## Aim of the exercise
Reply with only the number of lines that contain the string "joints".

## Data extract
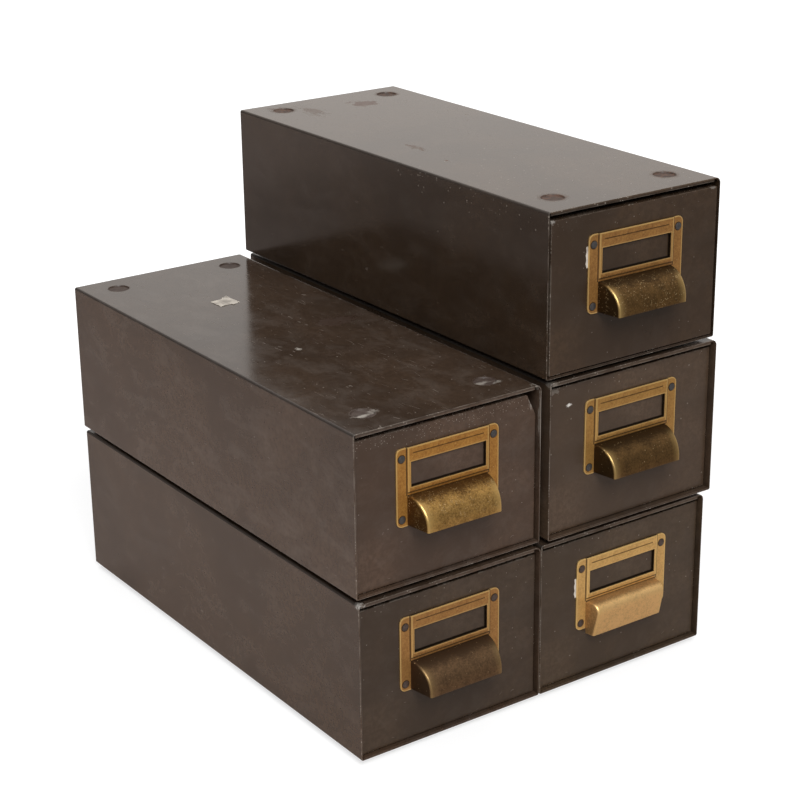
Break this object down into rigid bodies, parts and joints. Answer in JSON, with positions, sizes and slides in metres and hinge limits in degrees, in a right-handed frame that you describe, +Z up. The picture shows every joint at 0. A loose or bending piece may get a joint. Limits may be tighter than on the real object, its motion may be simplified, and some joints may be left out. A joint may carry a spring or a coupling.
{
  "type": "microfiche cabinet",
  "caption": "Stacked sheet-steel microfiche drawer units in brown enamel, each with a sliding drawer, a brass label-frame cup pull and an adjustable follower plate.",
  "frame": {"origin": "centre of the stack's bounding box at floor level, between the two columns of units", "axes": "+X to the right as seen from the drawer fronts, +Y to the back, +Z up; drawers open along -Y"},
  "size_m": [0.3292, 0.4358, 0.382],
  "materials": {
    "enamel": "worn semi-gloss dark brown stoving enamel",
    "brass": "aged, darkened on the hood",
    "rivet_steel": "darkened steel",
    "foot_steel": "enamel rubbed through to rusty steel",
    "bright_steel": "dull zinc plate"
  },
  "bodies": {
    "lower_left_unit": {"lower_left_casing": "enamel", "lower_left_casing_back": "enamel", "lower_left_stacking_feet": "foot_steel", "lower_left_drawer_runners": "enamel"},
    "lower_left_drawer": {"lower_left_drawer_tray": "enamel", "lower_left_drawer_front": "enamel", "lower_left_drawer_back": "enamel", "lower_left_card_frame_pull": "brass", "lower_left_pull_rivets": "rivet_steel"},
    "lower_left_follower": {"lower_left_follower_plate": "enamel", "lower_left_follower_bolt": "bright_steel"},
    "lower_left_thumb_nut": {"lower_left_follower_thumb_nut": "bright_steel"},
    "upper_left_unit": {"upper_left_casing": "enamel", "upper_left_casing_back": "enamel", "upper_left_stacking_feet": "foot_steel", "upper_left_drawer_runners": "enamel"},
    "upper_left_drawer": {"upper_left_drawer_tray": "enamel", "upper_left_drawer_front": "enamel", "upper_left_drawer_back": "enamel", "upper_left_card_frame_pull": "brass", "upper_left_pull_rivets": "rivet_steel"},
    "upper_left_follower": {"upper_left_follower_plate": "enamel", "upper_left_follower_bolt": "bright_steel"},
    "upper_left_thumb_nut": {"upper_left_follower_thumb_nut": "bright_steel"},
    "lower_right_unit": {"lower_right_casing": "enamel", "lower_right_casing_back": "enamel", "lower_right_stacking_feet": "foot_steel", "lower_right_drawer_runners": "enamel"},
    "lower_right_drawer": {"lower_right_drawer_tray": "enamel", "lower_right_drawer_front": "enamel", "lower_right_drawer_back": "enamel", "lower_right_card_frame_pull": "brass", "lower_right_pull_rivets": "rivet_steel"},
    "lower_right_follower": {"lower_right_follower_plate": "enamel", "lower_right_follower_bolt": "bright_steel"},
    "lower_right_thumb_nut": {"lower_right_follower_thumb_nut": "bright_steel"},
    "middle_right_unit": {"middle_right_casing": "enamel", "middle_right_casing_back": "enamel", "middle_right_stacking_feet": "foot_steel", "middle_right_drawer_runners": "enamel"},
    "middle_right_drawer": {"middle_right_drawer_tray": "enamel", "middle_right_drawer_front": "enamel", "middle_right_drawer_back": "enamel", "middle_right_card_frame_pull": "brass", "middle_right_pull_rivets": "rivet_steel"},
    "middle_right_follower": {"middle_right_follower_plate": "enamel", "middle_right_follower_bolt": "bright_steel"},
    "middle_right_thumb_nut": {"middle_right_follower_thumb_nut": "bright_steel"},
    "top_right_unit": {"top_right_casing": "enamel", "top_right_casing_back": "enamel", "top_right_stacking_feet": "foot_steel", "top_right_drawer_runners": "enamel"},
    "top_right_drawer": {"top_right_drawer_tray": "enamel", "top_right_drawer_front": "enamel", "top_right_drawer_back": "enamel", "top_right_card_frame_pull": "brass", "top_right_pull_rivets": "rivet_steel"},
    "top_right_follower": {"top_right_follower_plate": "enamel", "top_right_follower_bolt": "bright_steel"},
    "top_right_thumb_nut": {"top_right_follower_thumb_nut": "bright_steel"}
  },
  "joints": [
    {"name": "right_column_shift", "type": "slide", "parent": "lower_left_unit", "child": "lower_right_unit", "axis": [1, 0, 0], "range_m": [0, 0.15]},
    {"name": "upper_left_lift", "type": "slide", "parent": "lower_left_unit", "child": "upper_left_unit", "axis": [0, 0, 1], "range_m": [0, 0.2]},
    {"name": "middle_right_lift", "type": "slide", "parent": "lower_right_unit", "child": "middle_right_unit", "axis": [0, 0, 1], "range_m": [0, 0.2]},
    {"name": "top_right_lift", "type": "slide", "parent": "middle_right_unit", "child": "top_right_unit", "axis": [0, 0, 1], "range_m": [0, 0.2]},
    {"name": "lower_left_drawer_slide", "type": "slide", "parent": "lower_left_unit", "child": "lower_left_drawer", "axis": [0, -1, 0], "range_m": [-0.0026, 0.3189]},
    {"name": "lower_left_follower_slide", "type": "slide", "parent": "lower_left_drawer", "child": "lower_left_follower", "axis": [0, 1, 0], "range_m": [-0.2227, 0.0304]},
    {"name": "lower_left_nut_turn", "type": "hinge", "parent": "lower_left_follower", "child": "lower_left_thumb_nut", "pos_m": [-0.08255, 0.1026, 0.0154], "axis": [0, 0, 1], "continuous": true},
    {"name": "upper_left_drawer_slide", "type": "slide", "parent": "upper_left_unit", "child": "upper_left_drawer", "axis": [0, -1, 0], "range_m": [-0.0028, 0.3187]},
    {"name": "upper_left_follower_slide", "type": "slide", "parent": "upper_left_drawer", "child": "upper_left_follower", "axis": [0, 1, 0], "range_m": [-0.2227, 0.0304]},
    {"name": "upper_left_nut_turn", "type": "hinge", "parent": "upper_left_follower", "child": "upper_left_thumb_nut", "pos_m": [-0.08365, 0.1031, 0.1424], "axis": [0, 0, 1], "continuous": true},
    {"name": "lower_right_drawer_slide", "type": "slide", "parent": "lower_right_unit", "child": "lower_right_drawer", "axis": [0, -1, 0], "range_m": [-0.0021, 0.3194]},
    {"name": "lower_right_follower_slide", "type": "slide", "parent": "lower_right_drawer", "child": "lower_right_follower", "axis": [0, 1, 0], "range_m": [-0.2227, 0.0304]},
    {"name": "lower_right_nut_turn", "type": "hinge", "parent": "lower_right_follower", "child": "lower_right_thumb_nut", "pos_m": [0.07995, 0.103, 0.0154], "axis": [0, 0, 1], "continuous": true},
    {"name": "middle_right_drawer_slide", "type": "slide", "parent": "middle_right_unit", "child": "middle_right_drawer", "axis": [0, -1, 0], "range_m": [-0.0014, 0.3201]},
    {"name": "middle_right_follower_slide", "type": "slide", "parent": "middle_right_drawer", "child": "middle_right_follower", "axis": [0, 1, 0], "range_m": [-0.2227, 0.0304]},
    {"name": "middle_right_nut_turn", "type": "hinge", "parent": "middle_right_follower", "child": "middle_right_thumb_nut", "pos_m": [0.08365, 0.1009, 0.1424], "axis": [0, 0, 1], "continuous": true},
    {"name": "top_right_drawer_slide", "type": "slide", "parent": "top_right_unit", "child": "top_right_drawer", "axis": [0, -1, 0], "range_m": [-0.0058, 0.3157]},
    {"name": "top_right_follower_slide", "type": "slide", "parent": "top_right_drawer", "child": "top_right_follower", "axis": [0, 1, 0], "range_m": [-0.2227, 0.0304]},
    {"name": "top_right_nut_turn", "type": "hinge", "parent": "top_right_follower", "child": "top_right_thumb_nut", "pos_m": [0.07865, 0.0955, 0.2694], "axis": [0, 0, 1], "continuous": true}
  ]
}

## Solution
2